Change of life? Tackling the menopause culture to retain senior doctors

by Helen Fidler

The workplace must recognise and make reasonable adjustments for people going through the menopause.

Location: UK
Last reviewed: 6 August 2020
Busy hospital with blurred figures moving through a reception area

Sometimes the culture in which we work is helpful, and sometimes it is a massive barrier to career progression.

This is particularly the case for senior doctors with menopausal symptoms where a ‘just-get-on-with-it’ approach affects doctors taking up leadership positions and providing the NHS with their valuable expertise. And with 30,000 doctors at risk of menopausal symptoms in the 45- to 54-year age group right now, we need to make sure their needs are met.

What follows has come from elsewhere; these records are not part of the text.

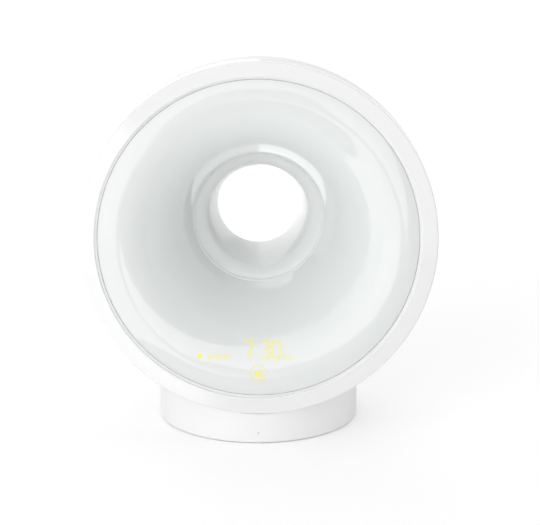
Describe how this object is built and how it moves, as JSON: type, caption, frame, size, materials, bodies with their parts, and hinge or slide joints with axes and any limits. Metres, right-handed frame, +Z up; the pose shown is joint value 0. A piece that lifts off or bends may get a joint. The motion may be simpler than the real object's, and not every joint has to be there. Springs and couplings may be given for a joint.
{
  "type": "sunrise alarm clock",
  "caption": "Bedside wake-up light clock: ring-shaped body with an opal funnel diffuser round a see-through tube, on a low round base with sockets at the back.",
  "frame": {"origin": "centre of the base, on the plane of its ring-shaped foot", "axes": "+Z up, the clock faces -Y, +X to the right as seen from the front"},
  "size_m": [0.219, 0.1249, 0.238],
  "materials": {
    "aluminium": "plain",
    "black_plastic": "black moulded",
    "capacitor": "sleeved",
    "clear_film": "clear film",
    "cone": "pressed paper",
    "copper": "enamelled wire",
    "dark_screws": "black oxide",
    "display_glow": "translucent light guides",
    "green_board": "green solder mask",
    "grey_foam": "closed-cell foam",
    "led": "moulded resin",
    "magnet": "ferrite",
    "opal_diffuser": "polished opal with a faint green-grey tint",
    "plated": "nickel plated",
    "rubber": "soft black",
    "spider": "corrugated cloth",
    "steel": "plated steel",
    "tongue": "white moulded",
    "white_board": "white solder mask",
    "white_button": "satin white",
    "white_gloss": "polished white",
    "white_inner": "reflective white",
    "white_matt": "fine satin-matt moulded white",
    "wire": "sleeved bundle"
  },
  "bodies": {
    "root": {"aux_jack": "black_plastic", "backup_cell": "steel", "base_plate": "white_matt", "base_screws": "dark_screws", "base_shell": "white_matt", "board_chips": "black_plastic", "board_screws": "steel", "button_board": "green_board", "button_bracket": "steel", "capacitors": "capacitor", "cell_holder": "black_plastic", "centre_tube": "white_gloss", "dc_jack": "black_plastic", "dc_pin": "plated", "diffuser_gasket": "grey_foam", "display_board": "green_board", "display_leds": "led", "display_mask": "black_plastic", "display_segments": "display_glow", "frame_screws": "steel", "front_diffuser": "opal_diffuser", "heat_spreader": "aluminium", "led_board": "white_board", "led_chips": "led", "light_reflector": "white_inner", "main_board": "green_board", "mid_frame": "white_inner", "neck_bracket": "steel", "neck_screws": "steel", "rear_shell": "white_matt", "rim_ring": "white_matt", "rubber_foot": "rubber", "sensor_board": "green_board", "sensor_light_pipe": "clear_film", "speaker_frame": "black_plastic", "speaker_gasket": "grey_foam", "speaker_magnet": "magnet", "speaker_spider": "spider", "speaker_surround": "rubber", "tact_switches": "black_plastic", "touch_film": "clear_film", "usb_port": "plated", "usb_tongue": "tongue", "wire_connectors": "white_inner", "wire_harness": "wire"},
    "lamp_button": {"lamp_button": "white_button", "lamp_switch_plunger": "black_plastic"},
    "sunset_button": {"sunset_button": "white_button", "sunset_switch_plunger": "black_plastic"},
    "speaker_cone": {"speaker_cone": "cone", "voice_coil": "copper"}
  },
  "joints": [
    {"name": "lamp_button_press", "type": "slide", "parent": "root", "child": "lamp_button", "axis": [0, -0.7119, -0.7023], "range_m": [0, 0.0008], "stiffness_N_per_m": 900},
    {"name": "sunset_button_press", "type": "slide", "parent": "root", "child": "sunset_button", "axis": [0, -0.7119, -0.7023], "range_m": [0, 0.0008], "stiffness_N_per_m": 900},
    {"name": "speaker_cone_travel", "type": "slide", "parent": "root", "child": "speaker_cone", "axis": [0, 0, 1], "range_m": [-0.0006, 0.0006], "stiffness_N_per_m": 1500, "deforming": ["speaker_surround", "speaker_spider"]}
  ]
}
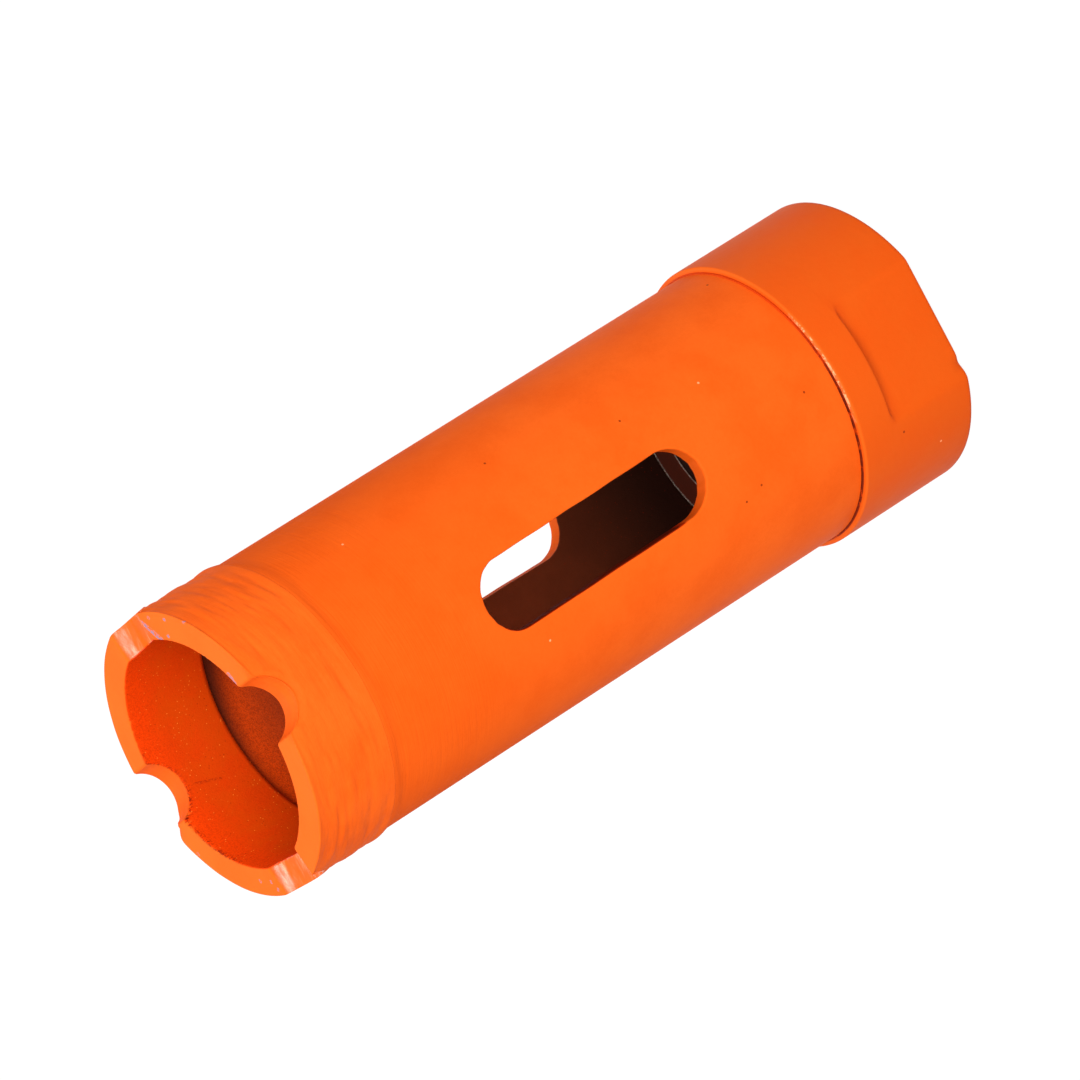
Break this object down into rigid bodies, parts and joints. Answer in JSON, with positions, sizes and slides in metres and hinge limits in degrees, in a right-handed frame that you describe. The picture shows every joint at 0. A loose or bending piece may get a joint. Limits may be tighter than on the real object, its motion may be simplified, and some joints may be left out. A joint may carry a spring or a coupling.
{
  "type": "diamond core bit",
  "caption": "Slotted steel barrel with a notched sintered diamond crown and a threaded hub with spanner flats, painted orange, for dry core drilling.",
  "frame": {"origin": "middle of the hub's end face, on the bit's axis", "axes": "+Z along the axis from the hub to the cutting face; the slots and the spanner flats face -Y and +Y"},
  "size_m": [0.0254, 0.0254, 0.0714],
  "materials": {
    "hub_paint": "satin",
    "tube_paint": "satin",
    "crown_paint": "satin"
  },
  "bodies": {
    "root": {"hub": "hub_paint", "tube": "tube_paint", "crown": "crown_paint"}
  },
  "joints": []
}
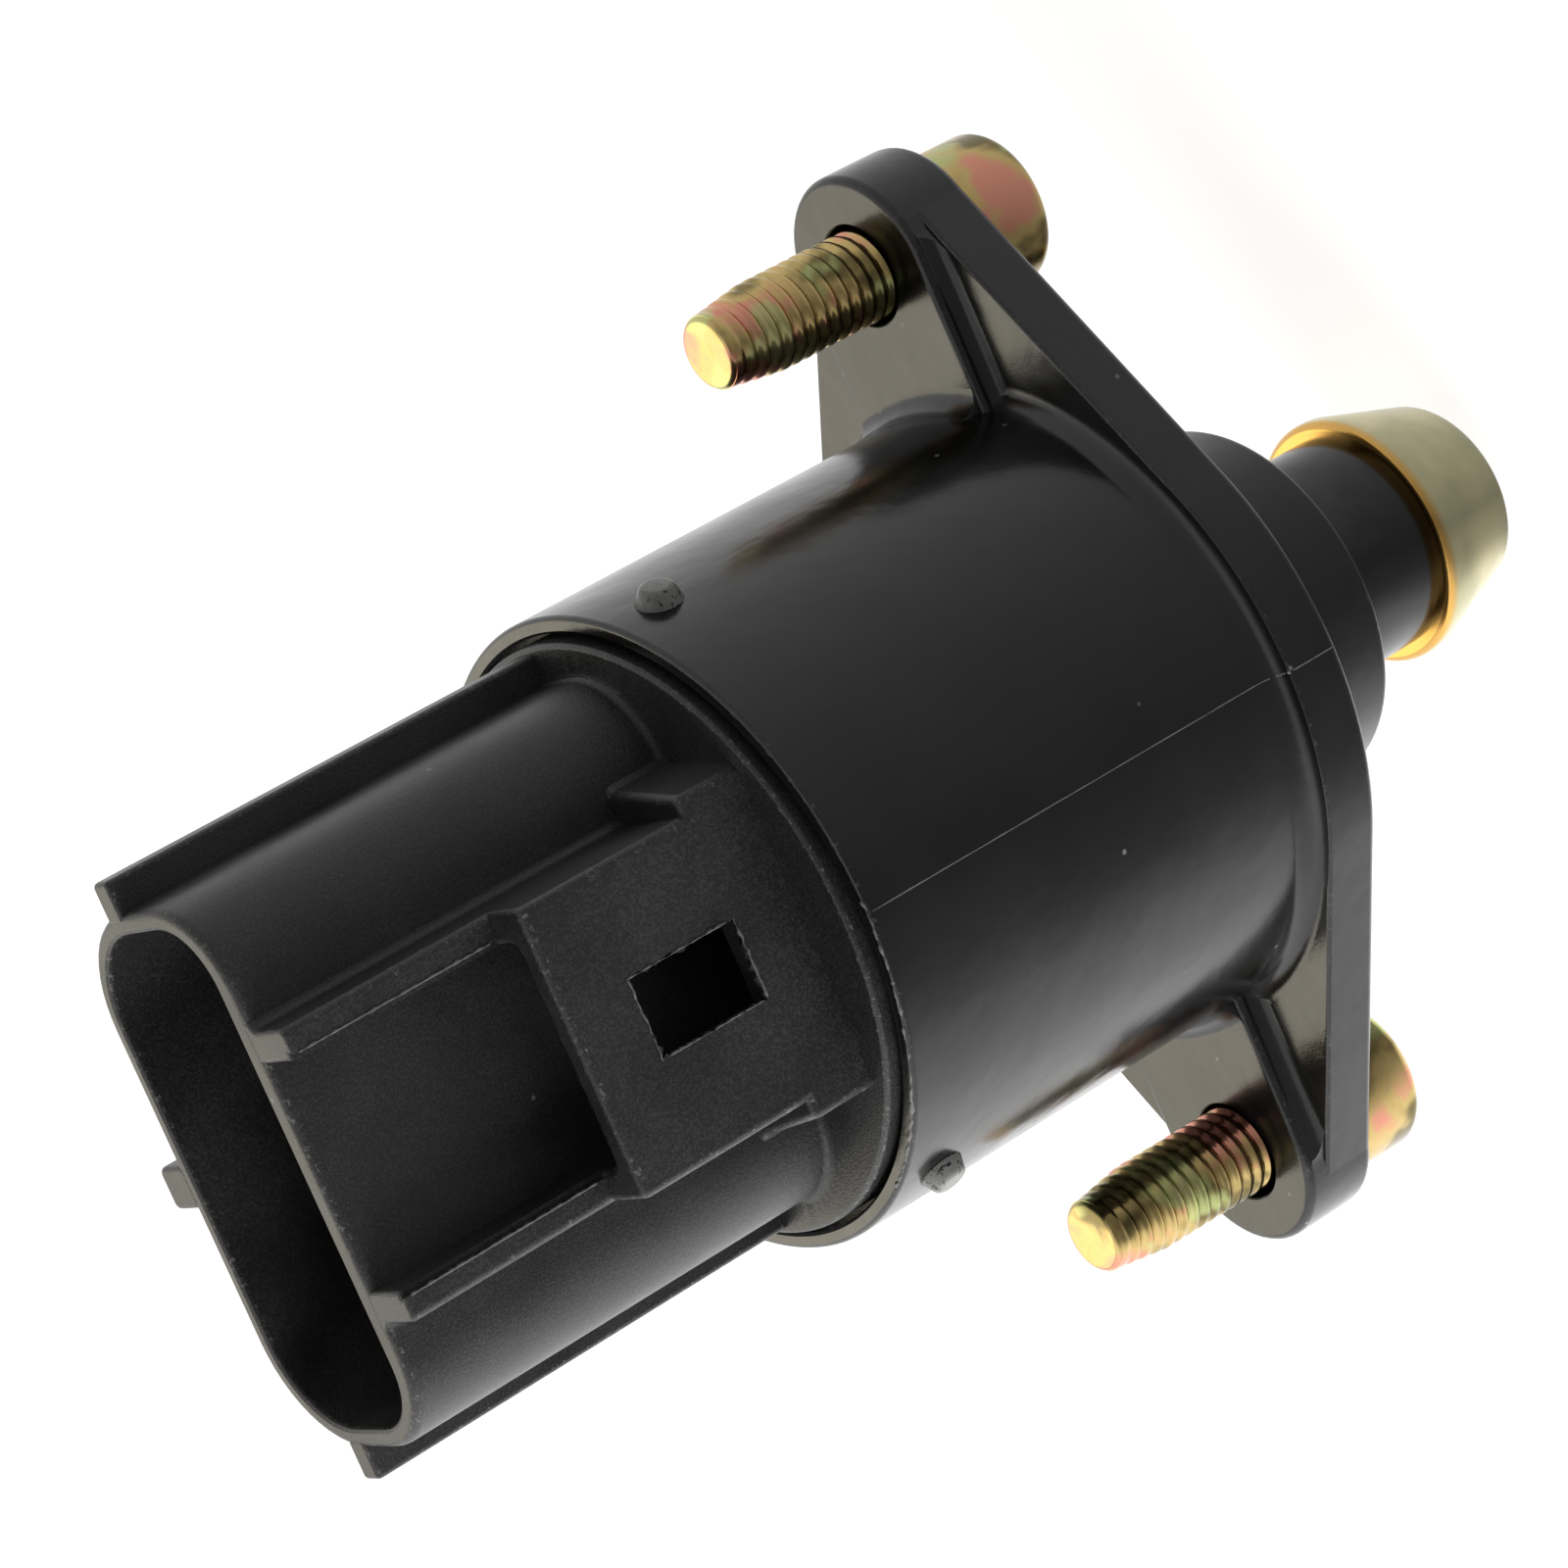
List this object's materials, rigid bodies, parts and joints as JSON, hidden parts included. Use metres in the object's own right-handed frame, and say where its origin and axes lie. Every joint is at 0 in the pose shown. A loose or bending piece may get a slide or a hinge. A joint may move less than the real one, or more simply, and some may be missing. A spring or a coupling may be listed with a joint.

Especially as this number is going to rise as the demographic of the workforce changes and, of course, we already have a senior doctor shortage. On average the menopause lasts four years – and that could be four years where experienced doctors may leave the NHS or take a step back from leading their teams. If the menopause is properly recognised as a workplace issue, and the right support is given, we will retain doctors the health service cannot afford to lose.

Yet discussing the menopause and its effects on our working lives is something we just don’t do. I can imagine the expression on the face of male colleagues and managers if I brought up the subject. Most would be embarrassed and frankly, so would I.

Men and women are totally unprepared for how to deal with talking about menopause in the workplace – because it is a pretty taboo subject and trusts rarely have a menopause policy or training in this area. Add to that the problem that doctors find it very hard to talk about anything that affects their performance and we just ‘shut up, and put up’.

So how is the menopause affecting our colleagues? The BMA has surveyed nearly 2,000 doctors in this age group who have told us that 93 per cent have had symptoms, with two thirds of these having physical and mental symptoms.

And alarmingly 90% felt it affected their work, with nearly two fifths finding it significant. Predictably, given the lack of education for managers, nearly 40% had wanted to make change but couldn’t and nearly half had wanted to discuss the problem with managers but felt uncomfortable doing so.

And it is relatively simple to make adjustments for this relatively short period of a doctor’s working life. Gender-sensitive risk assessments, access to cold water and fans and toilet facilities, sanitary products and cotton scrubs go a long way to help. Flexible working to help with sleep deprivation and a non-judgemental attitude to menopause-related sick leave are needed to reverse the earlier retirement age of older doctors at risk of menopausal symptoms.

The Equalities Act 2010 and the Disability Discrimination Act are relevant here – if menopause is causing an impairment to how you work you are entitled to reasonable adjustments but this is rarely offered.

We simply have to change the culture of sniggering about ‘forgetful tearful women of a certain age’. Older doctors are pivotal for caring to patients and we have to retain them. To do that we must start talking about menopause openly and without gendered ageism. After all, if we can discuss sex and death without embarrassment why shouldn’t we ditch this last taboo and make life better for our colleagues?